例えばこの誤差を埋めるという表現を実際にどう計算し実行しているのかを説明する際に、そこで生じる得る不確実性(ダイバージェンス+ノイズ)を最小にするという考え方が基礎に据えられている。この自由エネルギー(不確実性)を最小にするために、脳は画像の諸特徴を逐一読み取っていくのではなく、積極的に推論し、それを検証するサイクルのプロセスを実行するという考え方であり、これを能動的推論と呼んでいる。



視覚を得る場合を例に採ると、外環境の空間をうまく把握するために、眼球を動かしたり、頭や手足を動かしたりすることで、視覚の差異を自ら作り出そうとするが、ここではその身体的な行動を起こす前の段階で、脳は能動的に仮想的なデータを用意し、その信号を身体に伝達する。つまり未来で得るであろう感覚を現在の身体に送るという考え方となる。そしてその未来の信号を受け取った眼球や筋細胞の行為によって、新たな環境の側面についての情報を入力し、誤差が大きい場合、予測信号を作り出すそもそもの信念を更新するという繰り返しのプロセスを、およそ0.001秒の時間スケールで実行する。この誤差が大きい場合をシャノンサプライズと呼んでおり、これまでの経験から敷いた確率分布を裏切るような出来事や対象の性質によってもたらされる。しかしそのような未知の振る舞いをする外環境の対象に対しても、実際に触れてみたり、回り込んでみた場合について予測する信号を身体に伝達し、その隠れた状態と、実行した成果との間に生成された脳内のモデルが、実際の環境にどれほど一致(随伴)しているかどうかで、その不確実性を解消していけるような一連の行為を選択する。
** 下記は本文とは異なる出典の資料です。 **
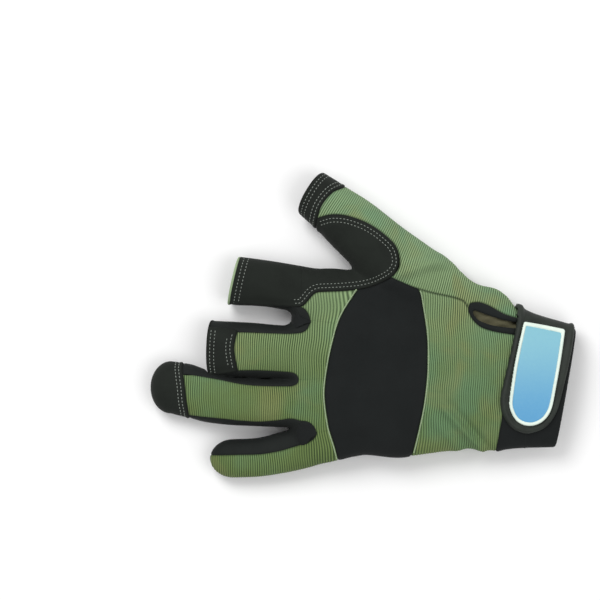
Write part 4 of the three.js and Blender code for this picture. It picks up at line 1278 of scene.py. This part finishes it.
def beads(name, lines, pitch, length, width, material):
    """Stitches along lines of skin points and the ways out there: rings of points round each bead's axis,
    sunk at the ends by the square of the distance from its middle."""
    found = []
    for points, out in lines:
        spots, at, run = even_steps(points, pitch)
        ahead = read_line(at + 0.4, run, points) - read_line(at - 0.4, run, points)
        good = np.linalg.norm(ahead, axis=1) > 0.3
        found.append((spots[good], ahead[good], read_line(at, run, out)[good]))
    centre, way, out = (np.concatenate(x) for x in zip(*found))
    centre[:, 2] = np.maximum(centre[:, 2], width / 2 + TABLE_GAP)
    way = unit(way)
    aside = unit(np.cross(way, unit(out)))
    out = np.cross(aside, way)
    centre, way, aside, out = (x[:, None, None] for x in (centre, way, aside, out))
    turn = np.arange(BEAD_SIDES) / BEAD_SIDES * 2 * np.pi
    a, r = BEAD_PLACES[:, None, None], BEAD_WIDTHS[:, None, None] * width / 2
    c, s = np.cos(turn)[:, None], np.sin(turn)[:, None]
    points = centre + a * length / 2 * way + r * c * aside + (r * s - 0.22 * a**2) * out
    first = np.arange(len(centre))[:, None, None] * len(BEAD_PLACES) * BEAD_SIDES
    faces = (tube_faces(len(BEAD_PLACES), BEAD_SIDES) + first).reshape(-1, 4).tolist()
    piece = mesh_object(name, points, faces, materials=[material])
    weld(piece, outwards=True)
    return settle(piece)


print("faces of one stitch", len(tube_faces(len(BEAD_PLACES), BEAD_SIDES)))

# %% [markdown]
# ## Lines of stitches
# Leather has two rows of stitches beside each seam. Where the seam is drawn from above, its line is moved
# inwards and laid on the skin. Round a finger it is found on the finger's chart instead, by halving the
# rows between.

# %% Lines of stitches
def stretches(skin, out, level, good, least_points=6):
    """The stretches of a line where good holds, lifted by level: pairs of skin points and the ways out
    there."""
    ends = np.flatnonzero(np.diff(np.concatenate([[False], good, [False]]).astype(int)))
    pairs = [(a, b) for a, b in zip(ends[::2], ends[1::2]) if b - a > least_points]
    return [(skin[a:b] + level * out[a:b], out[a:b]) for a, b in pairs]


def seam_lines(seam, inset, keep, level, chart=top_chart):
    """The lines on the skin that run beside a seam, inset millimetres inside it, where all of keep hold."""
    points, after = seam.points, np.roll(seam.points, -1, axis=0)
    way = unit(after - np.roll(points, 1, axis=0))
    area = 0.5 * (points[:, 0] * after[:, 1] - after[:, 0] * points[:, 1]).sum()
    moved = points + inset * np.column_stack([-way[:, 1], way[:, 0]]) * np.sign(area)
    dense = smooth_line(moved, steps=4)
    dense = even_steps(np.concatenate([dense, dense[:1]]), 0.4)[0]
    low, high = (place(corner) for corner in PLAN_CORNERS)
    share = (dense - low) / (high - low)
    skin, out = chart.at(share[:, 0] * (chart.rows - 1), share[:, 1] * (chart.columns - 1))
    good = (least(keep, skin) > 0) & (np.abs(out[:, 2]) > 0.25) & (np.abs(seam(dense) - inset) < 0.35)
    lines = stretches(skin, out, level, good)
    if good[0] and good[-1] and len(lines) > 1:
        last, first = lines.pop(), lines.pop(0)
        lines.append(tuple(np.concatenate(pair) for pair in zip(last, first)))
    return lines


def find_rows(chart, test, value, rows, m):
    """The row at each of the columns m where a test has a value, found by halving the rows between."""
    low, high = np.full(len(m), float(rows[0])), np.full(len(m), float(rows[1]))
    for _ in range(20):
        half = (low + high) / 2
        good = test(chart.at(half, m)[0]) > value
        low, high = np.where(good, half, low), np.where(good, high, half)
    return low


def ring_lines(chart, test, inset, rows, columns, keep, level=0.3):
    """A line round a finger where a test has the value inset and all of keep hold."""
    m = np.linspace(*columns, 120)
    w = find_rows(chart, test, inset, rows, m)
    skin, out = chart.at(w, m)
    good = (w > min(rows) + 0.2) & (w < max(rows) - 0.2) & (least(keep, skin) > 0)
    return stretches(skin, out, level, good)


def off_band_ends(inset):
    """Keeps a line off the two ends of the middle finger's band, and more so the deeper it lies."""
    across, half = place([0.8, 0.572])[1], 0.103 * PALM_WIDTH
    return lambda p: 1.0 - inset + half - np.abs(p[..., 1] - across)


def before_index(p):
    """Positive on the hand's side of the place where the web's stitches end on the index finger."""
    return (0.665 - 0.5) * GLOVE_LENGTH + p[..., 0]


cut_row = find_rows(index_chart, index_end, 0, index_chart.span(0.7), np.zeros(1))[0]
print("the index finger is cut at row", round(float(cut_row), 1), "of", index_chart.rows)

# %% [markdown]
# ## Stitches
# Every row below names a chart, a test and the two distances of its stitch lines. The distances are
# negative where the test is of being outside a seam. Palm stitches are a piece of their own, out of sight
# under the glove.

# %% Stitches
on_web = [above(9), outside(THUMB_BAND), lambda p: index_end(p) - 1.0, before_index]
lines = [line for inset in (2.1, 4.2) for line in seam_lines(WEB, inset, on_web, 0.22)]
tip_rows = (ring_finger_chart.row(0.88), ring_finger_chart.rows - 5)
ROUND_FINGERS = [  # chart, test, insets, rows, columns, what keeps it
    (index_chart, index_end, (2.4, 4.9), index_chart.span(0.7), (4, 46), [WEB, above(7)]),
    (thumb_chart, thumb_end, (1.9, 4.1), (50, 75), (-20, 50), [THUMB_BAND, above(7)]),
    (thumb_chart, outside(THUMB_BAND), (-1.8, -3.9), (50, 75), (-20, 50), [THUMB_BAND, above(7), thumb_end]),
    (middle_chart, middle_end, (1.6, 3.9), middle_chart.span(0.75), (2, 46), [MIDDLE_BAND, above(7)]),
    (middle_chart, outside(MIDDLE_BAND), (-2.3,), middle_chart.span(0.75, 0.84), (4, 44),
     [MIDDLE_BAND, above(7), off_band_ends(2.3)]),
    (middle_chart, outside(MIDDLE_BAND), (-4.6,), middle_chart.span(0.75, 0.84), (4, 44),
     [MIDDLE_BAND, above(7), off_band_ends(4.6)]),
    (ring_finger_chart, outside(CAP), (-2.2, -4.2), tip_rows, (2, 46), [CAP, above(6.5)]),
]
for chart, test, insets, rows, columns, keep in ROUND_FINGERS:
    for inset in insets:
        lines += ring_lines(chart, test, inset, rows, columns, keep)
beads("seam_stitches", lines, material=THREAD, **STITCH)
on_palm = [below(PALM_SEAM - 1)]
palm_lines = [line for seam in (THENAR, HEEL) for inset in (2.0, 4.1)
              for line in seam_lines(seam, inset, on_palm, 1.3, palm_chart)]
beads("palm_stitches", palm_lines, material=THREAD, **STITCH)

# %% [markdown]
# ## Edgings
# The pad's seam is overlocked in light green, so close that it reads as a line. The index finger's cut end
# shows a thin rim of the green lining, and the other openings have a rolled black hem.

# %% Edgings
def cord_along(name, points, outs, radius, material, sides=8):
    """A round edge: a circle carried along a closed line of skin points, in the plane of the way out and
    the side."""
    points = np.column_stack([points[:, :2], np.maximum(points[:, 2], radius + 0.05)])
    way = unit(np.roll(points, -1, axis=0) - np.roll(points, 1, axis=0))
    aside = unit(np.cross(way, outs))
    up = np.cross(aside, way)
    turn = np.arange(sides) / sides * 2 * np.pi
    circle = np.cos(turn)[:, None] * aside[:, None] + np.sin(turn)[:, None] * up[:, None]
    faces = tube_faces(len(points), sides, closed=True).tolist()
    piece = mesh_object(name, points[:, None] + radius * circle, faces, materials=[material])
    weld(piece, outwards=True)
    return settle(piece)


def open_end(chart, test, rows, level, count=150):
    """The line all the way round an opening where the glove is cut off, and the ways out there."""
    m = np.linspace(0, chart.columns, count, endpoint=False)
    skin, out = chart.at(find_rows(chart, test, 0, rows, m), m)
    return skin + level * out, out


RIM_FORWARD = 0.8 * np.array([-0.97, -0.22, 0.0])
rim, rim_out = open_end(index_chart, index_end, index_chart.span(0.7), -0.3)
cord_along("index_rim", rim + RIM_FORWARD, rim_out, 0.72, RIM_GREEN)
hem = open_end(middle_tip_chart, middle_end, middle_tip_chart.span(), -0.45)
cord_along("middle_rim", *hem, 0.75, LEATHER)
cord_along("thumb_rim", *open_end(thumb_chart, thumb_end, (56, 75), -0.45), 0.75, LEATHER)
cord_along("cuff_rim", *open_end(hand_chart, CUFF_END, (hand_chart.row(0.12), 0), 0.1), 1.0, BINDING)
pad_lines = seam_lines(KNUCKLE, -0.55, [above(9), outside(WEB), lambda p: -THUMB_PANEL(p) - 0.5], 0.2)
beads("pad_overlock", pad_lines, material=THREAD_GREEN, **OVERLOCK)

# %% [markdown]
# ## Camera, light and floor
# The photograph looks straight down with little perspective, so the camera hangs well above the table with
# a long lens. One soft light from the upper left and a weaker one opposite leave the gentle shading of a
# light tent.

# %% Camera, light and floor
scene = bpy.context.scene
scene.view_settings.view_transform = "Standard"
VIEW_CENTRE = np.array([-35.67, 14.42]) * MM
VIEW_WIDTH, CAMERA_HEIGHT, GLOVE_MIDDLE, SENSOR = 0.342, 1.6, 0.012, 36.0
camera = bpy.data.objects.new("camera", bpy.data.cameras.new("camera"))
camera.location = (*VIEW_CENTRE, CAMERA_HEIGHT)
camera.data.sensor_width = SENSOR
camera.data.lens = SENSOR * (CAMERA_HEIGHT - GLOVE_MIDDLE) / VIEW_WIDTH
bpy.context.collection.objects.link(camera)
scene.camera = camera

FLOOR_HALF, FLOOR_HEIGHT = 1500.0, -0.05
corners = FLOOR_HALF * np.array([[-1, -1], [1, -1], [1, 1], [-1, 1]])
floor_points = np.column_stack([corners, np.full(4, FLOOR_HEIGHT)])
paper = Finish("floor_white", roughness=0.9)
paper.set(Base_Color=paper.mix(paper.noise(3.0) * 0.3, (0.93, 0.93, 0.93, 1.0), (0.96, 0.96, 0.96, 1.0)))
floor = mesh_object("floor", floor_points, [[0, 1, 2, 3]], materials=[paper.material], smooth=False)


def soft_light(name, location, size, power):
    """A square area light that faces the glove."""
    lamp = bpy.data.lights.new(name, "AREA")
    lamp.size, lamp.energy = size, power
    holder = bpy.data.objects.new(name, lamp)
    holder.location = location
    holder.rotation_euler = (-Vector(location)).to_track_quat("-Z", "Y").to_euler()
    bpy.context.collection.objects.link(holder)


soft_light("key_light", (-0.5, 0.7, 1.1), 0.7, 11.0)
soft_light("fill_light", (0.8, -0.4, 1.2), 1.2, 7.0)
scene.world = scene.world or bpy.data.worlds.new("studio")
scene.world.use_nodes = True
background = scene.world.node_tree.nodes["Background"]
background.inputs["Color"].default_value = (1.0, 1.0, 1.0, 1.0)
background.inputs["Strength"].default_value = 0.55
print("lens", round(camera.data.lens, 1), "mm")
このようにして、それ自体には決してアクセスできない隠された外環境の状態に対して、積極的に個々の予測を介入させていくことで外環境での行動の仕方の認識を可能にする。



自由エネルギー原理は、現象学的発想をエネルギーの経済に置き換えて説明することで、その他様々な事例に応用を試みている。外環境の知覚のみならず内環境、つまり内蔵感覚から情動や感情の発生についても適用が可能である。これまでに一つは耳にしたことがある脳科学、精神医学の用語が対象とする事象を、改めて敷衍しているところに脳の大統一論を謳う所以がある。そこでは期待感、好奇心、アブダクション、アフォーダンス、アハ体験、パブロフの条件付け、ミラーニューロン、睡眠中のシナプスの刈り込み(記憶の定着)、そして自己主体感などが逐一説明される。やはり入門書とだけあって間口が広く開け放たれていることからも豊かな眺望を得ることができる。



大量の情報が生成され、遭遇する潜在性に満ちた外環境において、その大量性へと能動的に介入し、ノイズを抽出して新たな信念のもと新たな推論を作り出し、対象に働きかける。
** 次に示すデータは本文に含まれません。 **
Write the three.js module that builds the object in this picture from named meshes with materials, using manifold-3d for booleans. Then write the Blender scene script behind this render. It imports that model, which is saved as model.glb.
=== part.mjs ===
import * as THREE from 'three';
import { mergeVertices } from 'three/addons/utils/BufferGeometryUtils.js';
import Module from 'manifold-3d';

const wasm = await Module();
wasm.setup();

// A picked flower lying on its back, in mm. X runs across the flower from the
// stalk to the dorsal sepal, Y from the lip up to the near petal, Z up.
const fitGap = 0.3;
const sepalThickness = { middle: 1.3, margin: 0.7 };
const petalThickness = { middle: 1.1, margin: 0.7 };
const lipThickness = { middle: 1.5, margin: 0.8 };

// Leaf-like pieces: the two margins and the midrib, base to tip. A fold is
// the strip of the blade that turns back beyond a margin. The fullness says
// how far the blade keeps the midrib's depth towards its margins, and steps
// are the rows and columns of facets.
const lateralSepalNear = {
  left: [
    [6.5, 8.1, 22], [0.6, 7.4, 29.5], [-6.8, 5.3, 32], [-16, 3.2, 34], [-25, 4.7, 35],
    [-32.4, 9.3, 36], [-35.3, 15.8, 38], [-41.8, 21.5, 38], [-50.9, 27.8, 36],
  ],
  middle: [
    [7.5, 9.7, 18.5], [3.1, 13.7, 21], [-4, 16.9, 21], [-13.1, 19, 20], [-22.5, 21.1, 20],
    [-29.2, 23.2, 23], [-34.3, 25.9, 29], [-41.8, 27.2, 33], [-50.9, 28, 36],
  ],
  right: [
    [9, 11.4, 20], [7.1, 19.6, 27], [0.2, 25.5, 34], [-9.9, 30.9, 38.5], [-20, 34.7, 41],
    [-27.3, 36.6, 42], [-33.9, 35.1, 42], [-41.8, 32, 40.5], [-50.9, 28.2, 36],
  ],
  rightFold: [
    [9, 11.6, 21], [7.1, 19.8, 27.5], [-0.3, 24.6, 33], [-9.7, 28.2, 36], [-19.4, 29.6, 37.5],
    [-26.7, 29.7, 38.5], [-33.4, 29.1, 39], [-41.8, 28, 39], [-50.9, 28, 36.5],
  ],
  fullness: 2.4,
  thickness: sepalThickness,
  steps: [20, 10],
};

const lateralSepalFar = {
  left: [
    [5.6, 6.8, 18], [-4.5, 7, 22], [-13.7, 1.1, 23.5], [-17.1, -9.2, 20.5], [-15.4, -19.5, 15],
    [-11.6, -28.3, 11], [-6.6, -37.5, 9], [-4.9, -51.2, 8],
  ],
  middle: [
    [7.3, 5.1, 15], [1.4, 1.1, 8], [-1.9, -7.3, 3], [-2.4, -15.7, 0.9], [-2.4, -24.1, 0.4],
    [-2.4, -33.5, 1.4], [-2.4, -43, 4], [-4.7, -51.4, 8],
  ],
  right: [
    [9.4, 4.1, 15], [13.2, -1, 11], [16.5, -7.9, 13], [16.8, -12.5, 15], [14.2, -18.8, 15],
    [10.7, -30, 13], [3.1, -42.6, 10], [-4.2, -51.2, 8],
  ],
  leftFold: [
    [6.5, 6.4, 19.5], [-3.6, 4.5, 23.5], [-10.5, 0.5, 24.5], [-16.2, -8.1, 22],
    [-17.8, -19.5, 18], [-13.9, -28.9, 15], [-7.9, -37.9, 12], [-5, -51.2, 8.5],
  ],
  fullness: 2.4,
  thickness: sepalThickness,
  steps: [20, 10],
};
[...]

複雑なものを理解するには複雑なモデルが適しているが、明快に理解するには単純なモデルな方が良い。ただし単純な減算によってではなく、両者のバランスを自動調節するのがこの原理だとすれば、あらゆる外環境の複雑さや不確実性は際限ない特殊解を見出す可能性に満ちているというモチベーションを促してくれるのではないだろうか。

そして個人的にも、不意の予想外な出来事や、隠された危険があるかもしれないというリスクを伴う環境へと、エネルギー試算をベースとした仮想的な介入を、能動的に試みるという意味でも、どこか精細なアナロジーの可能性に満ちている予感がする。